As I was reflecting on this sermon today, I asked Jesus, “What color were You? Am I allowed to know that? Is that something I can even ask you?! If we were made in Your image, who’s image was made first? A black man or a white man, or someone else?” His reply to me was, “Why does it matter?! Call me a patchwork quilt, because all men were made in My image. No color is wrong or right. I reflect all colors, just like a patchwork quilt.”

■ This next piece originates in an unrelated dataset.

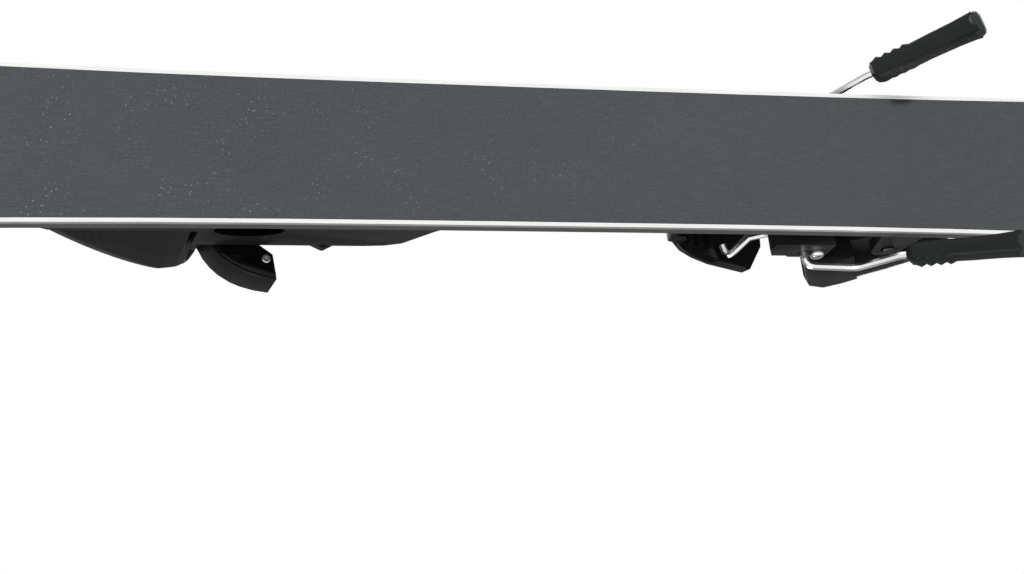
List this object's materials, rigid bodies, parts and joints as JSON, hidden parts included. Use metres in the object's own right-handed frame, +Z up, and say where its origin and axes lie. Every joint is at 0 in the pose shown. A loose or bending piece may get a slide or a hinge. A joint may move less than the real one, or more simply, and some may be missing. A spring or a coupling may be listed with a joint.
{
  "type": "alpine ski with release binding",
  "caption": "Alpine ski with steel edges, a turning release toe piece, a sliding step-in heel piece and a ski brake.",
  "frame": {"origin": "on the running base, under the middle of the boot sole that the binding holds", "axes": "+X to the tip, +Y to the left, +Z up from the base"},
  "size_m": [1.6018, 0.1292, 0.1369],
  "materials": {
    "base_sheet": "graphite sintered sheet, stone ground lengthwise",
    "edge_steel": "ground steel",
    "sidewall": "milled",
    "laminate": "glass fibre in resin",
    "core_wood": "bare",
    "topsheet": "semi-gloss",
    "protector": "satin",
    "screw_steel": "zinc plated",
    "black_plastic": "fine moulded texture",
    "gloss_black": "polished",
    "grey_plastic": "satin",
    "indicator": "satin",
    "window": "clear",
    "track_steel": "zinc plated",
    "dark_steel": "blackened",
    "bright_steel": "bright",
    "spring_steel": "oiled",
    "pad_plastic": "moulded, slightly worn"
  },
  "bodies": {
    "ski": {"running_base": "base_sheet", "steel_edge_left": "edge_steel", "steel_edge_right": "edge_steel", "lower_laminate": "laminate", "wood_core": "core_wood", "tip_spacer": "sidewall", "tail_spacer": "sidewall", "sidewall_left": "sidewall", "sidewall_right": "sidewall", "upper_laminate": "laminate", "topsheet": "topsheet", "tail_protector": "protector", "toe_screw_front_left": "screw_steel", "toe_screw_front_right": "screw_steel", "toe_screw_rear_left": "screw_steel", "toe_screw_rear_right": "screw_steel", "heel_screw_front_left": "screw_steel", "heel_screw_front_right": "screw_steel", "heel_screw_rear_left": "screw_steel", "heel_screw_rear_right": "screw_steel", "toe_base_plate": "black_plastic", "toe_housing": "black_plastic", "toe_window": "window", "wing_pin_left": "bright_steel", "wing_pin_right": "bright_steel", "toe_spring": "spring_steel", "heel_track": "track_steel", "heel_rack": "track_steel"},
    "left_wing": {"toe_wing_left": "grey_plastic", "wing_underplate_left": "gloss_black", "underplate_screw_left": "screw_steel"},
    "right_wing": {"toe_wing_right": "grey_plastic", "wing_underplate_right": "gloss_black", "underplate_screw_right": "screw_steel"},
    "toe_plunger": {"toe_plunger": "grey_plastic"},
    "toe_adjuster": {"toe_adjuster": "screw_steel"},
    "toe_spring_nut": {"toe_spring_nut": "indicator"},
    "toe_rest_plate": {"toe_rest_plate": "grey_plastic"},
    "heel_carriage": {"heel_carriage": "black_plastic", "heel_axle": "dark_steel", "latch_pin": "dark_steel", "brake_base": "black_plastic", "brake_cross_pin": "bright_steel", "pedal_pin": "dark_steel", "brake_spring": "spring_steel"},
    "heel_latch": {"heel_latch": "grey_plastic"},
    "heel_housing": {"heel_housing": "black_plastic", "heel_window": "window", "lever_pin": "dark_steel", "heel_spring": "spring_steel"},
    "heel_adjuster": {"heel_adjuster": "screw_steel"},
    "heel_spring_nut": {"heel_spring_nut": "indicator"},
    "heel_lever": {"heel_lever": "black_plastic"},
    "brake_arms": {"brake_wire_left": "bright_steel", "brake_wire_right": "bright_steel", "brake_pad_left": "pad_plastic", "brake_pad_right": "pad_plastic"},
    "brake_pedal": {"brake_pedal": "black_plastic"}
  },
  "joints": [
    {"name": "left_wing_turn", "type": "hinge", "parent": "ski", "child": "left_wing", "pos_m": [0.1745, 0.0212, 0.05], "axis": [0, 0, -1], "range_deg": [0, 35], "stiffness_Nm_per_rad": 3, "springref_deg": -5.73},
    {"name": "right_wing_turn", "type": "hinge", "parent": "ski", "child": "right_wing", "pos_m": [0.1745, -0.0212, 0.05], "axis": [0, 0, 1], "range_deg": [0, 35], "stiffness_Nm_per_rad": 3, "springref_deg": -5.73},
    {"name": "toe_plunger_slide", "type": "slide", "parent": "ski", "child": "toe_plunger", "axis": [1, 0, 0], "range_m": [0, 0.004], "stiffness_N_per_m": 4000, "springref_m": -0.002, "deforming": ["toe_spring"]},
    {"name": "toe_adjuster_turn", "type": "hinge", "parent": "ski", "child": "toe_adjuster", "pos_m": [0.25, 0, 0.0385], "axis": [-1, 0, 0], "range_deg": [-1080, 1080]},
    {"name": "toe_spring_nut_slide", "type": "slide", "parent": "ski", "child": "toe_spring_nut", "axis": [-1, 0, 0], "range_m": [-0.00605, 0.00605]},
    {"name": "toe_rest_plate_slide", "type": "slide", "parent": "ski", "child": "toe_rest_plate", "axis": [0, 1, 0], "range_m": [-0.006, 0.006], "stiffness_N_per_m": 800},
    {"name": "heel_carriage_slide", "type": "slide", "parent": "ski", "child": "heel_carriage", "axis": [1, 0, 0], "range_m": [-0.012, 0.012]},
    {"name": "heel_latch_turn", "type": "hinge", "parent": "heel_carriage", "child": "heel_latch", "pos_m": [-0.2165, 0, 0.0211], "axis": [0, -1, 0], "range_deg": [0, 12], "stiffness_Nm_per_rad": 0.3, "springref_deg": -5.73},
    {"name": "heel_close", "type": "hinge", "parent": "heel_carriage", "child": "heel_housing", "pos_m": [-0.188, 0, 0.042], "axis": [0, 1, 0], "range_deg": [0, 30]},
    {"name": "heel_lever_turn", "type": "hinge", "parent": "heel_housing", "child": "heel_lever", "pos_m": [-0.21757, 0, 0.05322], "axis": [0, 1, 0], "range_deg": [0, 12.1]},
    {"name": "heel_adjuster_turn", "type": "hinge", "parent": "heel_housing", "child": "heel_adjuster", "pos_m": [-0.195, 0, 0.05412], "axis": [0.866, 0, 0.5], "range_deg": [-540, 540]},
    {"name": "heel_spring_nut_slide", "type": "slide", "parent": "heel_housing", "child": "heel_spring_nut", "axis": [0.866, 0, 0.5], "range_m": [-0.00305, 0.00305], "deforming": ["heel_spring"]},
    {"name": "brake_arms_turn", "type": "hinge", "parent": "heel_carriage", "child": "brake_arms", "pos_m": [-0.131, 0, 0.028], "axis": [0, 1, 0], "range_deg": [0, 36], "stiffness_Nm_per_rad": 2.5, "springref_deg": -91.67},
    {"name": "brake_pedal_turn", "type": "hinge", "parent": "heel_carriage", "child": "brake_pedal", "pos_m": [-0.0665, 0, 0.034], "axis": [0, -1, 0], "range_deg": [0, 24.6]}
  ],
  "couplings": [
    {"joint": "toe_spring_nut_slide", "follows": "toe_adjuster_turn", "m_per_rad": 0.00031831},
    {"joint": "heel_spring_nut_slide", "follows": "heel_adjuster_turn", "m_per_rad": 0.00031831},
    {"joint": "heel_lever_turn", "follows": "heel_close", "ratio": 0.4},
    {"joint": "brake_pedal_turn", "follows": "brake_arms_turn", "ratio": 0.68056}
  ]
}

This was a beautiful thought to me. How perfect an answer! Why does it really matter?! It doesn’t! Jesus died for ALL of us, and He didn’t care the color of our skin! He knew that, just like my eggs, our shells mean nothing. It’s what’s on the inside that matters! It’s how we treat each other that matters. It’s how we LOVE each other that matters! Jesus didn’t say, “Love the people who look like you or act like you.” No, He said, “Love your neighbor as yourself.” Matthew 22:39
So, no matter who or where you are, what you look like, how tall you are, what shape you are in, what color hair, eyes or skin you have, I love you! And so does our Maker!!! He made YOU perfectly, with loving hands that were excited about YOUR existence! YOU are cared for by a King that loved you enough to die just for YOU! How exciting is that?! Oh, how I love our Abba, who first loved us! I truly am a blessed child of God, and so are you!